Stay right there a sec.

I’m obviously referencing posts in this thread that you didn’t make. Maybe you shouldn’t be taking them personally. Like maybe you’re being hypersensitive or something.

… oh, are they actresses? Well that settles that!

That is what the word patrician means, isn’t it? What did they actually mean by it when they chose to include it, then? Magazine editors and writers don’t usually choose descriptors at random, as far as I know.

What did it have to do with anything? Magazine covers can’t be racist because Coo Coo Cal talks about guns and drugs, that was your point? Gangsta rap is racist, so don’t worry about whether entertainment and culture magazines prop up unrealistic and harmful ideals? The only possible value anybody could have gotten from the insertion of that particular, well, counterpoint, into the discussion at that juncture was that racism is now the providence of the blacks, so leave the white magazine alone.

And it’s great that you marched for civil rights and all that, really. Good for you. You are currently staking out the kneejerk reactionary position that nothing can possibly be racially charged if it involves the choice of which women go on a magazine cover. In this little corner of the internet, for the one-millionth of a percent of our lives that it will require, that is the issue we’re talking about, and your stance is an absurd one. Again, good work on the marching, not so much with the gangsta rap.

Gods yes. Scrappy white guys. I can’t remember who pointed that out to me fifteen or so years back, that white guys always get the “smart” or “hard working” or “scrappy” monikers, while black players are “talented” or “effortless” or “naturals.”

My point, which apparently zoomed over your head, is that my post was a joke poking fun at Oprah for sticking her mug on the cover of her own magazine repeatedly.

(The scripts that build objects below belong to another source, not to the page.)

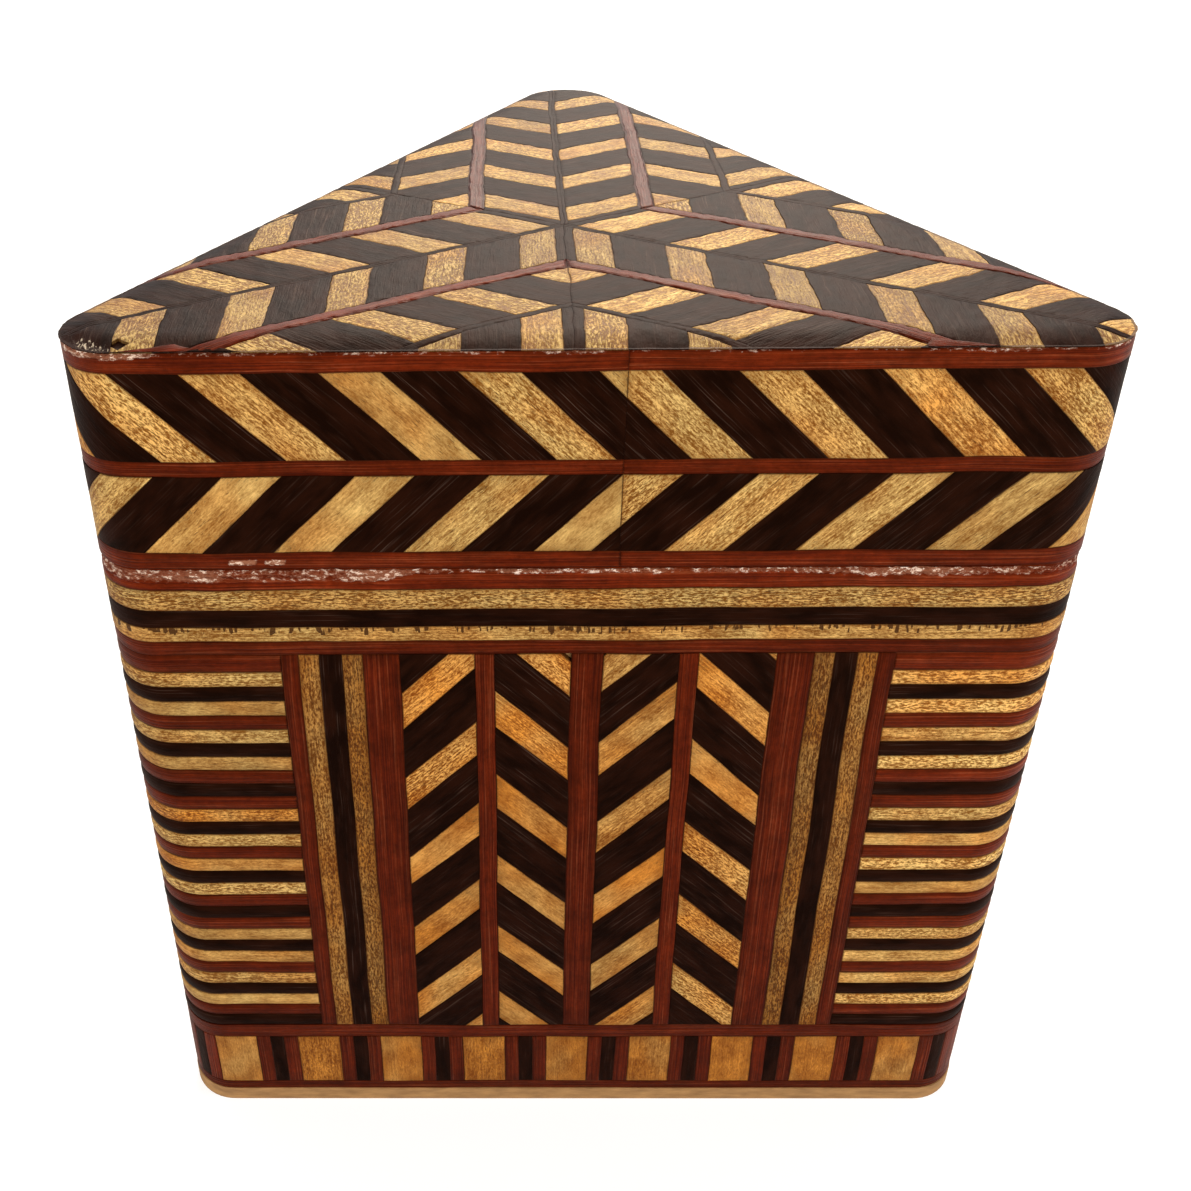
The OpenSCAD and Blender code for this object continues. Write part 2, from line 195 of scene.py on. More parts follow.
def wallCuts(piece):
    step = piece.get("step", grid["wall"])
    xs, ys = [p[0] for p in piece["outline"]], [p[1] for p in piece["outline"]]
    lines = []
    for side in range(-2, 4):
        start = side * sideRun - flatLength / 2
        count = math.ceil(flatLength / step[0])
        lines += [start + flatLength * i / count for i in range(count + 1)]
        count = max(grid["arc"], math.ceil(arcLength / step[0]))
        lines += [start + flatLength + arcLength * i / count for i in range(1, count)]
    cuts = [((x, 0, 0), (1, 0, 0)) for x in lines if min(xs) < x < max(xs)]
    count = math.ceil((max(ys) - min(ys)) / step[1])
    cuts += [((0, min(ys) + (max(ys) - min(ys)) * i / count, 0), (0, 1, 0)) for i in range(1, count)]
    return cuts + [((0, y, 0), (0, 1, 0)) for y in piece.get("rows", ())]


def topCuts(piece):
    xs, ys = [p[0] for p in piece["outline"]], [p[1] for p in piece["outline"]]
    step = grid["top"]
    cuts = []
    for values, normal in ((xs, (1, 0, 0)), (ys, (0, 1, 0))):
        first, last = math.ceil(min(values) / step), math.floor(max(values) / step)
        cuts += [(tuple(step * i * n for n in normal), normal) for i in range(first, last + 1)]
    nearest = min(outlineDepth(*p) for p in piece["outline"])
    if nearest < grid["rounded"]:  # extra lines where the edge of the lid is rounded
        for angle in range(0, 360, 12):
            a = math.radians(angle)
            n = (math.cos(a), math.sin(a), 0)
            reach = max(cornerAt * math.cos(a - math.radians(corner)) for corner in cornerAngles)
            for inset in grid["insets"]:
                d = reach + box["cornerRadius"] - inset
                cuts.append(((n[0] * d, n[1] * d, 0), n))
    return cuts


def layPieces(name, pieces, place, cutsFor, material, body, nodes):
    # one mesh of closed thin pieces; three attributes tell the materials where and what each point is: grain, finish,
    # and edge with shade and worn spots, painted shade among them
    points, faces, grain, finish, wearAndShade = [], [], [], [], []
    for piece in pieces:
        outline = piece["outline"]
        if len(outline) < 3 or abs(areaOf(outline)) < grid["leastArea"]:
            continue
        if areaOf(outline) < 0:
            outline = outline[::-1]
        bm = bmesh.new()
        bm.faces.new([bm.verts.new((x, y, 0)) for x, y in outline])
        eased = piece.get("eased", box["easedEdge"])
        for share in grid["easedSteps"]:
            inner = [f for f in bm.faces if not any(e.is_boundary for e in f.edges)] or bm.faces[:]
            if share == grid["easedSteps"][1]:
                inner = [max(inner, key=lambda f: f.calc_area())]
            bmesh.ops.inset_individual(bm, faces=inner, thickness=eased * share, use_even_offset=True)
        for at, normal in cutsFor(piece):
            bmesh.ops.bisect_plane(bm, geom=bm.verts[:] + bm.edges[:] + bm.faces[:], plane_co=at, plane_no=normal)
        bmesh.ops.remove_doubles(bm, verts=bm.verts[:], dist=grid["mergeWithin"])
        bm.verts.index_update()
        rim = {v.index for v in bm.verts if v.is_boundary}
        soft = set()
        for v in bm.verts:
            if v.index not in rim and any(e.other_vert(v).index in rim for e in v.link_edges):
                soft.add(v.index)
        direction = piece["grain"]
        shift = piece["shift"]
        start = len(points)
        outerDrop, innerDrop = (share * eased for share in grid["easedDrops"])
        for v in bm.verts:
            x, y = v.co.x, v.co.y
            down = outerDrop if v.index in rim else innerDrop if v.index in soft else 0
            out = piece["lift"] - down + (piece["shape"](x, y) if "shape" in piece else 0)
            points.append(place(x, y, out) * mm)
            along, across = x * direction[0] + y * direction[1], y * direction[0] - x * direction[1]
            grain.append((along + shift, across + shift, shift))
            finish.append((piece["tone"], piece["speckle"], piece["pores"]))
            atEdge = 1.0 if v.index in rim else 0.5 if v.index in soft else 0.0
            wearAndShade.append((atEdge, piece["shade"], piece["bare"](x, y) if "bare" in piece else 0.0))
        count = len(bm.verts)
        for v in bm.verts:
            points.append(place(v.co.x, v.co.y, 0, under=True) * mm)
            grain.append(grain[start + v.index])
            finish.append(finish[start + v.index])
            wearAndShade.append((1.0, piece["shade"], 0.0))
        for f in bm.faces:
            loop = [start + v.index for v in f.verts]
            faces.append(loop)
            faces.append([i + count for i in reversed(loop)])
        for e in bm.edges:
            if e.is_boundary:
                loop = e.link_loops[0]
                a, b = start + loop.vert.index, start + loop.link_loop_next.vert.index
                faces.append([b, a, a + count, b + count])
        bm.free()
    mesh = bpy.data.meshes.new(name)
    mesh.from_pydata(points, [], faces)
    for attribute, values in (("grain", grain), ("finish", finish), ("wearAndShade", wearAndShade)):
        layer = mesh.attributes.new(attribute, "FLOAT_VECTOR", "POINT")
        layer.data.foreach_set("vector", [c for v in values for c in v])
    mesh.materials.append(material)
    mesh.shade_smooth()
    mesh.set_sharp_from_angle(angle=math.radians(grid["sharpFrom"]))
    piece = bpy.data.objects.new(name, mesh)
    bpy.context.scene.collection.objects.link(piece)
    normals = piece.modifiers.new("flat faces", "WEIGHTED_NORMAL")
    normals.keep_sharp = True
    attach(piece, body)
    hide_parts(*nodes)


def linear(hexColour):
    values = [int(hexColour[i:i + 2], 16) / 255 for i in (1, 3, 5)]
    return tuple(v / 12.92 if v <= 0.04045 else ((v + 0.055) / 1.055) ** 2.4 for v in values) + (1,)


def addNode(tree, kind, inputs=None, **settings):
    node = tree.nodes.new(kind)
    for name, value in settings.items():
        setattr(node, name, value)
    for name, value in (inputs or {}).items():
        if isinstance(value, bpy.types.NodeSocket):
            tree.links.new(value, node.inputs[name])
        else:
            node.inputs[name].default_value = value
    return node


def newMaterial(name):
    material = bpy.data.materials.new(name)
    material.use_nodes = True
    material.node_tree.nodes.clear()
    return material, material.node_tree


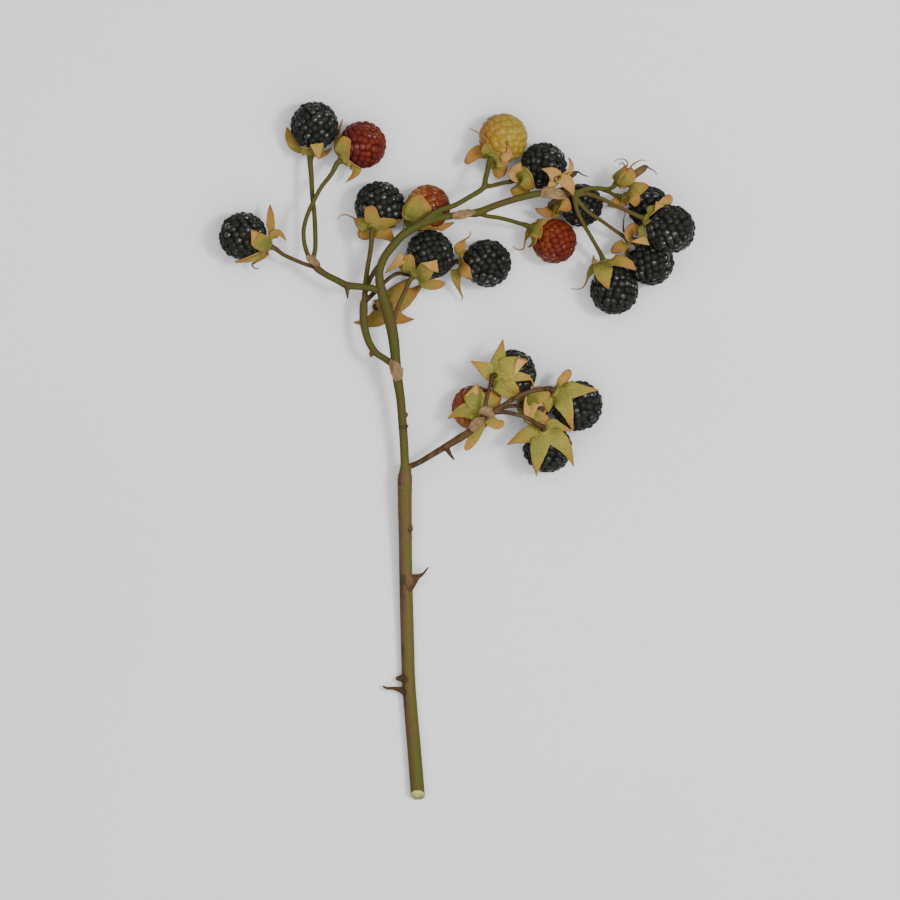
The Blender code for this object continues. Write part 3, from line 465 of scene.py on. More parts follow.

It tied in with the discussion of decisions made regarding cover model choices.

You did see the big green smiley-guy, didn’t you?

So lighten up, Girlfriend. :slight_smile:

Fire Joe Morgan did yeoman work keeping track of the grinder/gamer/scrapper obsession.

It’s hilarious to me that the last post was about Casey Blake, former Scrappy White Guy of the Cleveland Indians who had some sort of secret love affair with Eric Wedge (it might have been the beard), or maybe not-so-secret since Blake, all scrappy-like, blocked the progress of Andy Marte for quite some time. Marte, you see, isn’t scrappy. AT ALL.

Do you know why I’m sitting at a desk? So I can bang my head on it.

It may be racist. It certainly seems to be ageist, sexist, and anti-plus size.

It does seem to me that someone who has had roles in two major films could be considered hot material instead of “up and coming” though.

Where are the “up and coming” thirty year olds and over? Laura Linney seems to have a really great career going for her and she is in her mid forties. Who says that you have to be under 30 to have a career?

I don’t get why talking about an issue like this means racism must be dead because it’s obviously unimportant. I don’t think that this particular magazine is the be all and end all to racism. But as Anaamika alluded to earlier, it kind of adds up. As someone who’s grown up non white in a white culture, it does get kind of annoying–white, blonde, etc.=attractive. Blonde white dolls, actresses in movies, models on billboards, magazines…everywhere. And once in a while you get a token, but the mainstream is what it is. And I think if you’re white, you take it for granted that everyone around you, everyone in the media, looks just like you.

And you see non white people, or anyone for that matter, questioning this and to you it’s just so much whining because who cares? To you, racism is overt oppressive stuff. The stuff you can relate to. This is just so far outside your realm of experience that it doesn’t even register to you.

Now, I do agree that sometimes it goes too far in the opposite direction. I don’t think EVERY movie, book, or ad is something that represents deep entrenched patriarchy, sometimes a spade is a spade, etc. I don’t know if this particular cover is racist, but I do agree that there definitely is this bias. And it’s just something that most white people don’t think about.

It reminds me a lot of Toni Morrison’s the Bluest Eye–where the (black) character Claudia talks about her hatred for the beautiful white baby dolls that she’s given and for Shirley Temple and all little white girls, because everyone–even black women–are telling her that that’s how you’re beautiful. And if you’re a little black girl, the closest you can hope for is to be light skinned or mixed–otherwise, you’re just out. No, stuff like this isn’t racism in the same way as obvious topics like slavery or lynchings or voting rights. But I think it is important to acknowledge that so many people feel unacceptable or ugly or invisible because of what the culture presents.

That’s nonsense. Of course there is racism without malice. There are people who simply think that blacks are not as intelligent as white people are. One of the kids I grew up with is now a school teacher and she feels this way. I was rather horrified when she told me that the black kids on her class just couldn’t learn and she felt sorry for them. She doesn’t hate them, she simply believes they’re inferior.

This isn’t at all to say that the VF cover has anything to do with this, so I suppose this is a hijack. But you’re just flat out wrong. If not, what term would you use to describe such people?

It just occurred to me that this whole thing reminds me very much of a story about the movie Eraser that my con law professor used to illustrate a point. The producer gave an interview about casting Vanessa Williams:

And that’s the point at which the weaklings among us, looking for something to get offended about, start to complain, right, but all he said was ‘mainstream,’ which could mean anything. Same as this magazine cover; how do we have any idea what the standards were? Except in the case of Vanessa Williams, he went on:

Not that it’s a perfect analogue for the magazine cover (and obviously she got the part so he wasn’t out to prove anything), but I think it’s very common that somebody gives the first part of that explanation and omits the second. The thing that’s interesting is that he came right out and said it. It’s fair enough to say that this one guy’s viewpoint can’t fairly be attributed to everyone in the world, but then if he hadn’t stepped right up and owned it it would never be attributed to him, either.

If the default for a leading lady is white, and you have to actually “think about going” any different direction, at what point is it fair to call that institutionalized racism?